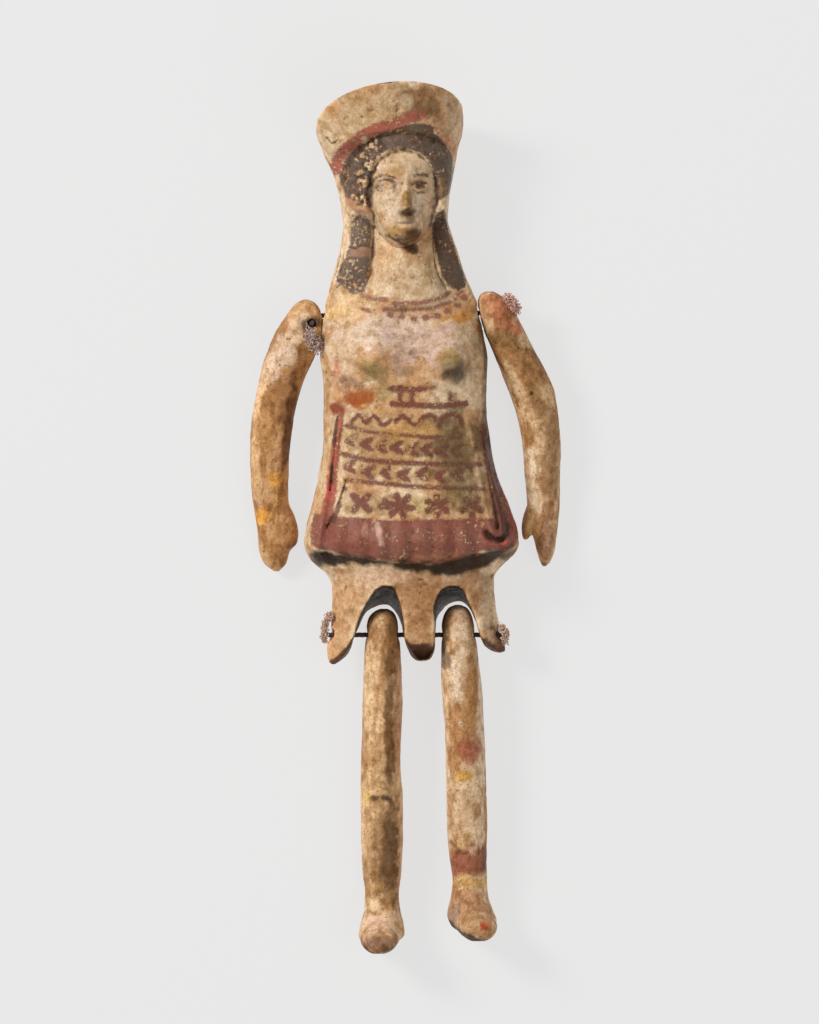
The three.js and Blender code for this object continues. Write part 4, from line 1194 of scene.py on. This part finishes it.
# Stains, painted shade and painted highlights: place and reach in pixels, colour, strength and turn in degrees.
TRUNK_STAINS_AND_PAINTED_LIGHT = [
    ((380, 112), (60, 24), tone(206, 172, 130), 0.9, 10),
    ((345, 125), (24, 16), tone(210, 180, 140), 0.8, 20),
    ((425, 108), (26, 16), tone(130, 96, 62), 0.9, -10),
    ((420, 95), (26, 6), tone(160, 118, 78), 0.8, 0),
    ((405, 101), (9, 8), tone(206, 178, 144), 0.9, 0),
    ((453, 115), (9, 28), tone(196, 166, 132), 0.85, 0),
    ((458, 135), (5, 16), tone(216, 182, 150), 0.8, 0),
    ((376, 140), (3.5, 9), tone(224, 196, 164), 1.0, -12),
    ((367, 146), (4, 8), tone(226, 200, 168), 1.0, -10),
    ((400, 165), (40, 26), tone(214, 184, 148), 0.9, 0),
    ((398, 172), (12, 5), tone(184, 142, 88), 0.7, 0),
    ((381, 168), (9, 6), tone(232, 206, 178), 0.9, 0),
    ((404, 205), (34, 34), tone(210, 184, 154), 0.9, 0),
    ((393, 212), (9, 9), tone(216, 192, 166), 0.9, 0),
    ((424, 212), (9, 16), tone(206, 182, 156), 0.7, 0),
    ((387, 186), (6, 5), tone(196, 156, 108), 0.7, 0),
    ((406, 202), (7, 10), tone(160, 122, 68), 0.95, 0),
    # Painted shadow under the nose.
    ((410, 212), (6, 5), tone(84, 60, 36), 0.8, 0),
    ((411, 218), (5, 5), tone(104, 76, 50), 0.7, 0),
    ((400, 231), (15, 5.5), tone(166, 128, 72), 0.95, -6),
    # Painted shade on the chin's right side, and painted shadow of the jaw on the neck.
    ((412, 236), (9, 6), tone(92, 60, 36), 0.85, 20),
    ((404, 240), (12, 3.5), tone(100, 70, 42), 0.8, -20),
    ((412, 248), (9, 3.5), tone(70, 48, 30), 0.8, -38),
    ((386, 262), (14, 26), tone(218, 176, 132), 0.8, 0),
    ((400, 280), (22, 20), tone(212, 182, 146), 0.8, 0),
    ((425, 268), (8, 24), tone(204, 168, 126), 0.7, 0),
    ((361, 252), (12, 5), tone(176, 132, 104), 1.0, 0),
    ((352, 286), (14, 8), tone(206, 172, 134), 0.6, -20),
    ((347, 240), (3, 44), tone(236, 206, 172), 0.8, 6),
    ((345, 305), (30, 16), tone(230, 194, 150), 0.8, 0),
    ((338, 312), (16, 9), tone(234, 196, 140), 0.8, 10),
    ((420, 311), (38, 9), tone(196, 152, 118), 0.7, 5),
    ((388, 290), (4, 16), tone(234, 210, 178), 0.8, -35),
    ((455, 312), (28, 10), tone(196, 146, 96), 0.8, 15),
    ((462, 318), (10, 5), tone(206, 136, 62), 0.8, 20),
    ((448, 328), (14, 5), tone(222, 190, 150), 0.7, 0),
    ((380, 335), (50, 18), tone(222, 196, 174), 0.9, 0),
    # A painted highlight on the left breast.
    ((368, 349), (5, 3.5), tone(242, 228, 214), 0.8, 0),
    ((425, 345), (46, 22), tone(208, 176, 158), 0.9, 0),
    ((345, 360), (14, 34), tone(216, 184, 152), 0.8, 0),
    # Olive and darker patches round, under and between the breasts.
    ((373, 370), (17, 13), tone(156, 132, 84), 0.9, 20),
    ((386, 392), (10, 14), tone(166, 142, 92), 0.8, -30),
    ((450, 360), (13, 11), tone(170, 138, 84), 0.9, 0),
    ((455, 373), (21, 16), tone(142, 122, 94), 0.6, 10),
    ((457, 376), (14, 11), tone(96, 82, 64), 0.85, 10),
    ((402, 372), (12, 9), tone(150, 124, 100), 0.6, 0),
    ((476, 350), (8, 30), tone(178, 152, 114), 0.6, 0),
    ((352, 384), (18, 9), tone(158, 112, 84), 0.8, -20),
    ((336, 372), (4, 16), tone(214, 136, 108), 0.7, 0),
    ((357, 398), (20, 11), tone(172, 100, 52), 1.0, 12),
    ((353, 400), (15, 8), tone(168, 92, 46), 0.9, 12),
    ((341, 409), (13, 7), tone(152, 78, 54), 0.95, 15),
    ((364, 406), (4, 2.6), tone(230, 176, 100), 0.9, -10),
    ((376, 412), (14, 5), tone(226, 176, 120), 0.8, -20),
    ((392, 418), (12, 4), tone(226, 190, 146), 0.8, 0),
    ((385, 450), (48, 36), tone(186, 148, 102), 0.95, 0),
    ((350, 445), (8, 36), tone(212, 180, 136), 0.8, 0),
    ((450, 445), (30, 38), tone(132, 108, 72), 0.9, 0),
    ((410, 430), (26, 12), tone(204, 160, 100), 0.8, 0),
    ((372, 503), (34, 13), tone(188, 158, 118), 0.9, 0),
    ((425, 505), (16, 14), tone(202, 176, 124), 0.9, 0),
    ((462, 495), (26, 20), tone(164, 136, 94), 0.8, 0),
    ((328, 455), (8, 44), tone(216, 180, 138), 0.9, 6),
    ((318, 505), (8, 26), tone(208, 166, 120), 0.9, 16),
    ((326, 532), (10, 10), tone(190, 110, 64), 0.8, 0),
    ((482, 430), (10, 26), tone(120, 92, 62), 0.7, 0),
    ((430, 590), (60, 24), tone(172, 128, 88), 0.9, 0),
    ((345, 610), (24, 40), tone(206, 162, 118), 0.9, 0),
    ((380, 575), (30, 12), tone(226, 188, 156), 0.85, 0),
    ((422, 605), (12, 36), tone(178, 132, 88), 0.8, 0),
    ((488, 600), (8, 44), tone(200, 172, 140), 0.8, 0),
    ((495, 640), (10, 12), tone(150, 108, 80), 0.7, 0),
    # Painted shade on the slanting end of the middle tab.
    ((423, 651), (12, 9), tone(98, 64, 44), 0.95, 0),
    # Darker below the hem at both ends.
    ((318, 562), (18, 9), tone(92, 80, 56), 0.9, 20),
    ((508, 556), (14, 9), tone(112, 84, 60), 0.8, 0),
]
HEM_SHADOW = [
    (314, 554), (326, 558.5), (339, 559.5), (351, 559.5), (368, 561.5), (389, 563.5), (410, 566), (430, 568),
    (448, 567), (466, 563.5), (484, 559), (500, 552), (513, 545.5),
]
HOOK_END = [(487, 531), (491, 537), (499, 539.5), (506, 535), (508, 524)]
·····
- GIVEN TASK:
Restate the whole listing exactly.

- ANSWER TO THIS PROBLEM:
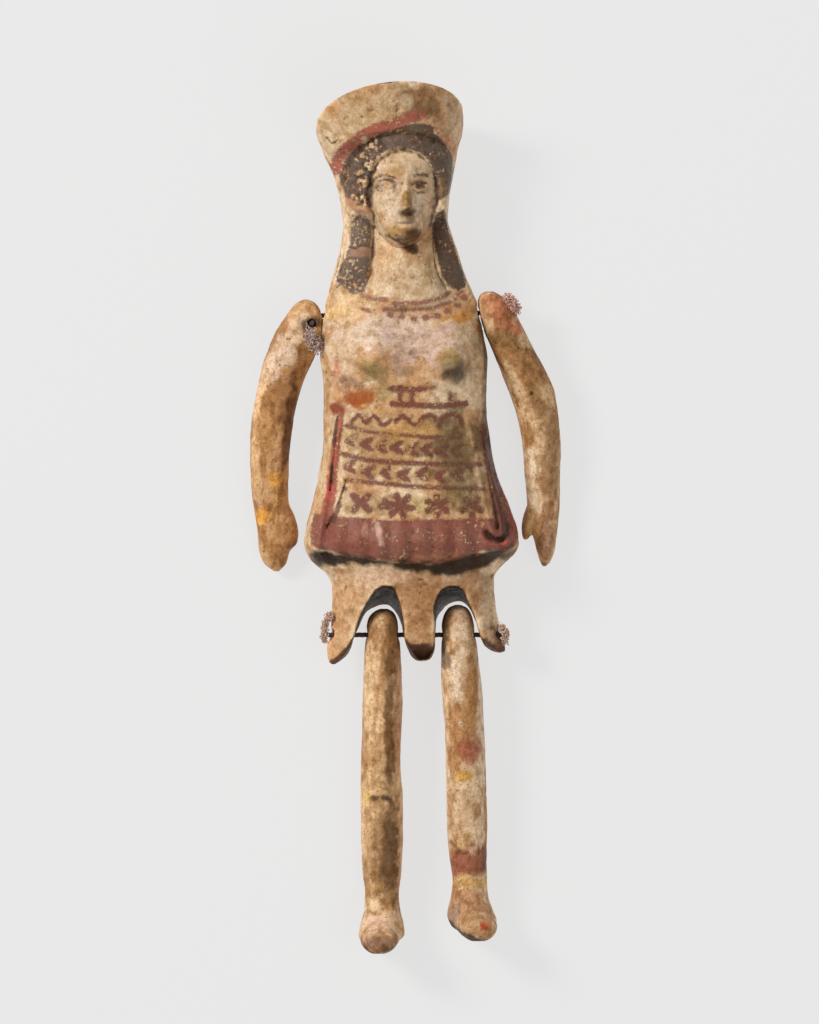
The three.js and Blender code for this object continues. Write part 4, from line 1194 of scene.py on. This part finishes it.
# Stains, painted shade and painted highlights: place and reach in pixels, colour, strength and turn in degrees.
TRUNK_STAINS_AND_PAINTED_LIGHT = [
    ((380, 112), (60, 24), tone(206, 172, 130), 0.9, 10),
    ((345, 125), (24, 16), tone(210, 180, 140), 0.8, 20),
    ((425, 108), (26, 16), tone(130, 96, 62), 0.9, -10),
    ((420, 95), (26, 6), tone(160, 118, 78), 0.8, 0),
    ((405, 101), (9, 8), tone(206, 178, 144), 0.9, 0),
    ((453, 115), (9, 28), tone(196, 166, 132), 0.85, 0),
    ((458, 135), (5, 16), tone(216, 182, 150), 0.8, 0),
    ((376, 140), (3.5, 9), tone(224, 196, 164), 1.0, -12),
    ((367, 146), (4, 8), tone(226, 200, 168), 1.0, -10),
    ((400, 165), (40, 26), tone(214, 184, 148), 0.9, 0),
    ((398, 172), (12, 5), tone(184, 142, 88), 0.7, 0),
    ((381, 168), (9, 6), tone(232, 206, 178), 0.9, 0),
    ((404, 205), (34, 34), tone(210, 184, 154), 0.9, 0),
    ((393, 212), (9, 9), tone(216, 192, 166), 0.9, 0),
    ((424, 212), (9, 16), tone(206, 182, 156), 0.7, 0),
    ((387, 186), (6, 5), tone(196, 156, 108), 0.7, 0),
    ((406, 202), (7, 10), tone(160, 122, 68), 0.95, 0),
    # Painted shadow under the nose.
    ((410, 212), (6, 5), tone(84, 60, 36), 0.8, 0),
    ((411, 218), (5, 5), tone(104, 76, 50), 0.7, 0),
    ((400, 231), (15, 5.5), tone(166, 128, 72), 0.95, -6),
    # Painted shade on the chin's right side, and painted shadow of the jaw on the neck.
    ((412, 236), (9, 6), tone(92, 60, 36), 0.85, 20),
    ((404, 240), (12, 3.5), tone(100, 70, 42), 0.8, -20),
    ((412, 248), (9, 3.5), tone(70, 48, 30), 0.8, -38),
    ((386, 262), (14, 26), tone(218, 176, 132), 0.8, 0),
    ((400, 280), (22, 20), tone(212, 182, 146), 0.8, 0),
    ((425, 268), (8, 24), tone(204, 168, 126), 0.7, 0),
    ((361, 252), (12, 5), tone(176, 132, 104), 1.0, 0),
    ((352, 286), (14, 8), tone(206, 172, 134), 0.6, -20),
    ((347, 240), (3, 44), tone(236, 206, 172), 0.8, 6),
    ((345, 305), (30, 16), tone(230, 194, 150), 0.8, 0),
    ((338, 312), (16, 9), tone(234, 196, 140), 0.8, 10),
    ((420, 311), (38, 9), tone(196, 152, 118), 0.7, 5),
    ((388, 290), (4, 16), tone(234, 210, 178), 0.8, -35),
    ((455, 312), (28, 10), tone(196, 146, 96), 0.8, 15),
    ((462, 318), (10, 5), tone(206, 136, 62), 0.8, 20),
    ((448, 328), (14, 5), tone(222, 190, 150), 0.7, 0),
    ((380, 335), (50, 18), tone(222, 196, 174), 0.9, 0),
    # A painted highlight on the left breast.
    ((368, 349), (5, 3.5), tone(242, 228, 214), 0.8, 0),
    ((425, 345), (46, 22), tone(208, 176, 158), 0.9, 0),
    ((345, 360), (14, 34), tone(216, 184, 152), 0.8, 0),
    # Olive and darker patches round, under and between the breasts.
    ((373, 370), (17, 13), tone(156, 132, 84), 0.9, 20),
    ((386, 392), (10, 14), tone(166, 142, 92), 0.8, -30),
    ((450, 360), (13, 11), tone(170, 138, 84), 0.9, 0),
    ((455, 373), (21, 16), tone(142, 122, 94), 0.6, 10),
    ((457, 376), (14, 11), tone(96, 82, 64), 0.85, 10),
    ((402, 372), (12, 9), tone(150, 124, 100), 0.6, 0),
    ((476, 350), (8, 30), tone(178, 152, 114), 0.6, 0),
    ((352, 384), (18, 9), tone(158, 112, 84), 0.8, -20),
    ((336, 372), (4, 16), tone(214, 136, 108), 0.7, 0),
    ((357, 398), (20, 11), tone(172, 100, 52), 1.0, 12),
    ((353, 400), (15, 8), tone(168, 92, 46), 0.9, 12),
    ((341, 409), (13, 7), tone(152, 78, 54), 0.95, 15),
    ((364, 406), (4, 2.6), tone(230, 176, 100), 0.9, -10),
    ((376, 412), (14, 5), tone(226, 176, 120), 0.8, -20),
    ((392, 418), (12, 4), tone(226, 190, 146), 0.8, 0),
    ((385, 450), (48, 36), tone(186, 148, 102), 0.95, 0),
    ((350, 445), (8, 36), tone(212, 180, 136), 0.8, 0),
    ((450, 445), (30, 38), tone(132, 108, 72), 0.9, 0),
    ((410, 430), (26, 12), tone(204, 160, 100), 0.8, 0),
    ((372, 503), (34, 13), tone(188, 158, 118), 0.9, 0),
    ((425, 505), (16, 14), tone(202, 176, 124), 0.9, 0),
    ((462, 495), (26, 20), tone(164, 136, 94), 0.8, 0),
    ((328, 455), (8, 44), tone(216, 180, 138), 0.9, 6),
    ((318, 505), (8, 26), tone(208, 166, 120), 0.9, 16),
    ((326, 532), (10, 10), tone(190, 110, 64), 0.8, 0),
    ((482, 430), (10, 26), tone(120, 92, 62), 0.7, 0),
    ((430, 590), (60, 24), tone(172, 128, 88), 0.9, 0),
    ((345, 610), (24, 40), tone(206, 162, 118), 0.9, 0),
    ((380, 575), (30, 12), tone(226, 188, 156), 0.85, 0),
    ((422, 605), (12, 36), tone(178, 132, 88), 0.8, 0),
    ((488, 600), (8, 44), tone(200, 172, 140), 0.8, 0),
    ((495, 640), (10, 12), tone(150, 108, 80), 0.7, 0),
    # Painted shade on the slanting end of the middle tab.
    ((423, 651), (12, 9), tone(98, 64, 44), 0.95, 0),
    # Darker below the hem at both ends.
    ((318, 562), (18, 9), tone(92, 80, 56), 0.9, 20),
    ((508, 556), (14, 9), tone(112, 84, 60), 0.8, 0),
]
HEM_SHADOW = [
    (314, 554), (326, 558.5), (339, 559.5), (351, 559.5), (368, 561.5), (389, 563.5), (410, 566), (430, 568),
    (448, 567), (466, 563.5), (484, 559), (500, 552), (513, 545.5),
]
HOOK_END = [(487, 531), (491, 537), (499, 539.5), (506, 535), (508, 524)]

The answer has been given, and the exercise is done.